◆ Aim of the exercise
Your reply should be a single number: how many lines contain the string "else".

◆ Given records
* Begin *

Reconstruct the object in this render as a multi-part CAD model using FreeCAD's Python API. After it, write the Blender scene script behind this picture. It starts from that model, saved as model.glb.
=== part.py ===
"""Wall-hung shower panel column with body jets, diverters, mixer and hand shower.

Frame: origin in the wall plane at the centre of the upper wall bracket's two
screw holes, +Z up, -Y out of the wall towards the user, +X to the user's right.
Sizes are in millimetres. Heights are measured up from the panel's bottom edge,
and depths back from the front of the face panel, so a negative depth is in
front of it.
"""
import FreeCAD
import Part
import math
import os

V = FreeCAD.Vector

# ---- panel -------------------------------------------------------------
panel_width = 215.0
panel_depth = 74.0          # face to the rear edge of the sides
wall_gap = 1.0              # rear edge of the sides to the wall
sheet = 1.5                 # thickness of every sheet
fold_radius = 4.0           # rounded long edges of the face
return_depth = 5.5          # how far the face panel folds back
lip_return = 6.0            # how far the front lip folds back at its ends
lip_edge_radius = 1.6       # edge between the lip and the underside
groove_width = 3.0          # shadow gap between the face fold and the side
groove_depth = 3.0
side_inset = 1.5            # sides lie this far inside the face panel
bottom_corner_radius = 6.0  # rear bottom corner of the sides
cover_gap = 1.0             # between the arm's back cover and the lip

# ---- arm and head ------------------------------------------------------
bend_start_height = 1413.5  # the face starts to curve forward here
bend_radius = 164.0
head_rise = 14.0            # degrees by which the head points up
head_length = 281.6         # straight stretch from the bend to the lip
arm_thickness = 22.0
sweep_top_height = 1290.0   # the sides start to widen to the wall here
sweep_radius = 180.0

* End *
* Begin *

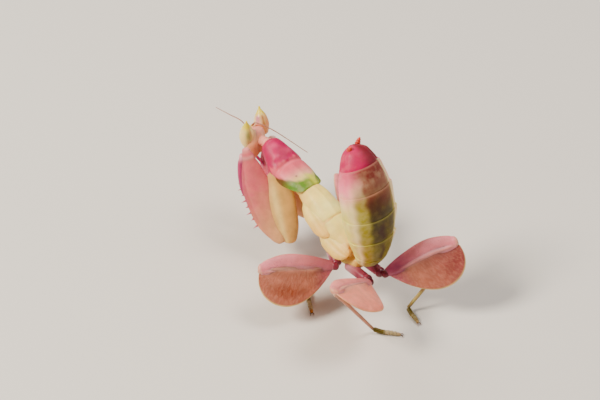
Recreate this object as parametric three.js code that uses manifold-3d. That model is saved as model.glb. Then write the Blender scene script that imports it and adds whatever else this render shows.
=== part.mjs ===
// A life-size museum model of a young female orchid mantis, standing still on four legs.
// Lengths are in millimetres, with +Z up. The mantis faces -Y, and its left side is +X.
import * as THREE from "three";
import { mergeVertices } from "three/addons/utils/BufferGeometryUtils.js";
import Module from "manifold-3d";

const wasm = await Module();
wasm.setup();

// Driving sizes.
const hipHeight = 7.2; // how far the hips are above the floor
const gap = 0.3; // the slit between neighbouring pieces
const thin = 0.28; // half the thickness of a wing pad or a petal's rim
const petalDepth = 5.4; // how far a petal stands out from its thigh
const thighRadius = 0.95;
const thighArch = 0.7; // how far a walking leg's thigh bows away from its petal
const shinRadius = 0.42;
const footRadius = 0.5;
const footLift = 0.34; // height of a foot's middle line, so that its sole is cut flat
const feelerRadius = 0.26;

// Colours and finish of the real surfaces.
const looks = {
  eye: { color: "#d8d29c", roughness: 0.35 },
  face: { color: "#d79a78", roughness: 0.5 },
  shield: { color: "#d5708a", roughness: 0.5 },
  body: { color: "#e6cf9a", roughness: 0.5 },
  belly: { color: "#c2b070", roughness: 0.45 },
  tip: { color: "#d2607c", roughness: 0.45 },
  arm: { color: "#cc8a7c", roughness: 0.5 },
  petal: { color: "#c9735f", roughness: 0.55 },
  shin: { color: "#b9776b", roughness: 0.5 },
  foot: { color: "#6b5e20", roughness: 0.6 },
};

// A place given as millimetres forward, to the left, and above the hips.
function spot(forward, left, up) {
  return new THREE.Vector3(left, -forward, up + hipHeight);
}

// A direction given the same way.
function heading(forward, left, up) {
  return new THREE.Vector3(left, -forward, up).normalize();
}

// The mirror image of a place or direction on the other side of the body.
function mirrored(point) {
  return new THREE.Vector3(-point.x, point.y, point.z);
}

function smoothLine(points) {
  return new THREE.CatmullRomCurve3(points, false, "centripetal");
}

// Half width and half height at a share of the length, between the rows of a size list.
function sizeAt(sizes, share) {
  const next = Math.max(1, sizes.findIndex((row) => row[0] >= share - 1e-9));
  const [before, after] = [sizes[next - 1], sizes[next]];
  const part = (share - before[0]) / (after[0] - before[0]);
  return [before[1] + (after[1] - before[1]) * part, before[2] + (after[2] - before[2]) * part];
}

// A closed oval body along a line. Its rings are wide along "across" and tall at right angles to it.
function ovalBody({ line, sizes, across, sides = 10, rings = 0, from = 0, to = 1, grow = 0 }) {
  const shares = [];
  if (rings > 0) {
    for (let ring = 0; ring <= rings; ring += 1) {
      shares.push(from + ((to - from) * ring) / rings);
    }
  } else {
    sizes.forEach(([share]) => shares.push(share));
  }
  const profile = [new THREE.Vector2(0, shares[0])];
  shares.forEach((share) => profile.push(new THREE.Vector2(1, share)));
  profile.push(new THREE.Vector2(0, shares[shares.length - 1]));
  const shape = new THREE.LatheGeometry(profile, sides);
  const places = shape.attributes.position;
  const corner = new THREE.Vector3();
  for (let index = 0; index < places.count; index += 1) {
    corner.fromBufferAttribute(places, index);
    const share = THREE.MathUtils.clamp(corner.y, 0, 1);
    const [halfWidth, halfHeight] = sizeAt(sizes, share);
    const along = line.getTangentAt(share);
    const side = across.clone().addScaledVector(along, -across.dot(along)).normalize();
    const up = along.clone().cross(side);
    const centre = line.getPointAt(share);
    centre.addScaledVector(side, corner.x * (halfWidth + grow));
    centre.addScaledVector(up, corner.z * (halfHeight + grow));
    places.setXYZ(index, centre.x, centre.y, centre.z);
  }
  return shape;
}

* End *
* Begin *

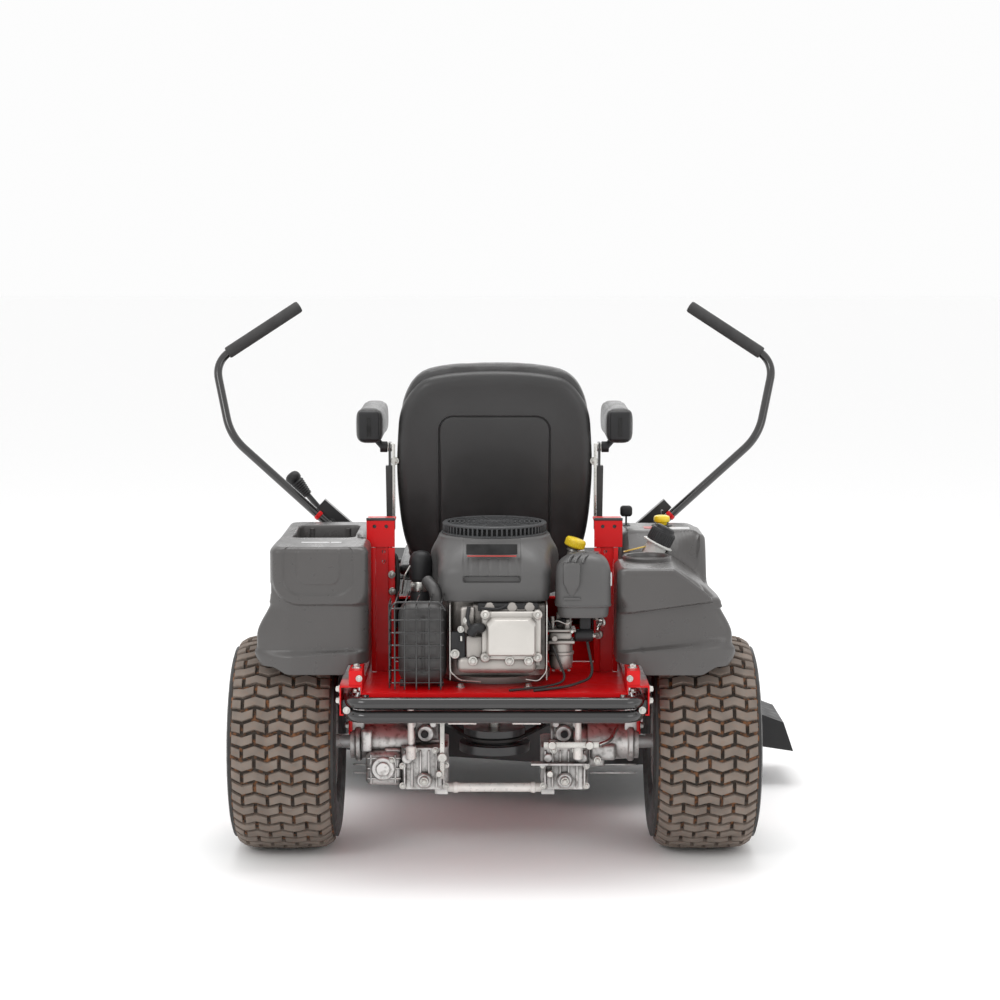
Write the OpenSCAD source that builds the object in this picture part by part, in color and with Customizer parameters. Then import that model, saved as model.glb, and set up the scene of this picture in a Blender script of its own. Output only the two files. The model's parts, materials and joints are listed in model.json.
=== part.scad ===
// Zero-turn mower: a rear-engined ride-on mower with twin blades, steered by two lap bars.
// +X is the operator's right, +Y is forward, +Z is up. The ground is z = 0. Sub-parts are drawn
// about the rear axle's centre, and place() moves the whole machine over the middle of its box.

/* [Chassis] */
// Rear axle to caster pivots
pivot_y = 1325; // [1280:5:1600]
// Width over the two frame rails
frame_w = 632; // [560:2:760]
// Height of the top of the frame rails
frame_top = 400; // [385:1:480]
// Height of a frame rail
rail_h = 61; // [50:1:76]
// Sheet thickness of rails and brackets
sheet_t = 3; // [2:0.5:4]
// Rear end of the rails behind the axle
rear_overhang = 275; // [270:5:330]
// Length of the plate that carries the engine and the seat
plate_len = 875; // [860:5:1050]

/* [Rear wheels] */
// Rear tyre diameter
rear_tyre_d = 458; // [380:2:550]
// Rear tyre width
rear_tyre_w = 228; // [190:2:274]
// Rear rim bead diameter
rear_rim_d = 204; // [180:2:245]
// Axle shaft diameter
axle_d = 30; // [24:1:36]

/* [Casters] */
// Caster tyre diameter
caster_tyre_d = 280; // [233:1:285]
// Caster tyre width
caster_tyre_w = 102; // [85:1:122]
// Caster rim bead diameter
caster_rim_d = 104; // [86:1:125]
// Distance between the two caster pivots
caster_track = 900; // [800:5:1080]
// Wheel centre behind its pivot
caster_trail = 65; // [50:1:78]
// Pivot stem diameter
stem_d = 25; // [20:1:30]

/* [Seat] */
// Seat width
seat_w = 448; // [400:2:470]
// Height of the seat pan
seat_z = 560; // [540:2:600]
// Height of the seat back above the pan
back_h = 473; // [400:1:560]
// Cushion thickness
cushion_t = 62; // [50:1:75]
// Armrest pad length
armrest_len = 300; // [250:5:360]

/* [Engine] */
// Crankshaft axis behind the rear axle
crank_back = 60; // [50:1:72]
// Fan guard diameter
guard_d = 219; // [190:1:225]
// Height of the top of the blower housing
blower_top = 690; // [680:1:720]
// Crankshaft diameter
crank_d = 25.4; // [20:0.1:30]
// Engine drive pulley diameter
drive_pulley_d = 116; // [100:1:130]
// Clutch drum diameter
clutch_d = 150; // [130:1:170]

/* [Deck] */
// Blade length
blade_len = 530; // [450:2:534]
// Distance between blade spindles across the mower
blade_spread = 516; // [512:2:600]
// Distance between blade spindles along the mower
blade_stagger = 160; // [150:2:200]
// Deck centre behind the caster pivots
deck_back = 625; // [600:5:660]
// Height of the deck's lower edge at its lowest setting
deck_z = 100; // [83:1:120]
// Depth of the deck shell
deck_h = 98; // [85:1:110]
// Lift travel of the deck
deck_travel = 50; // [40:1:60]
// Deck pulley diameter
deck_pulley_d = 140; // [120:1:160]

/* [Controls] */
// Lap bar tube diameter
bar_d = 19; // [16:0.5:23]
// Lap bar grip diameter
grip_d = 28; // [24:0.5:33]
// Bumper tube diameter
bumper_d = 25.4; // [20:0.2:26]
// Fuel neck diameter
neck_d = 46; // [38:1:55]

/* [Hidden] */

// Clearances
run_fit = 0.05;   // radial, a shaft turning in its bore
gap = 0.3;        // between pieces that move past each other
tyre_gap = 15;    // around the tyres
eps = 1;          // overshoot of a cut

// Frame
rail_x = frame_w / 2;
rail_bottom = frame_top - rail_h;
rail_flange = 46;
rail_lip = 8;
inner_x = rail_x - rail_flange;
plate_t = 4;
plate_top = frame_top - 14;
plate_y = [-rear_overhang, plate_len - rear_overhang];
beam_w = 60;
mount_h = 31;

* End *

◆ Reply
2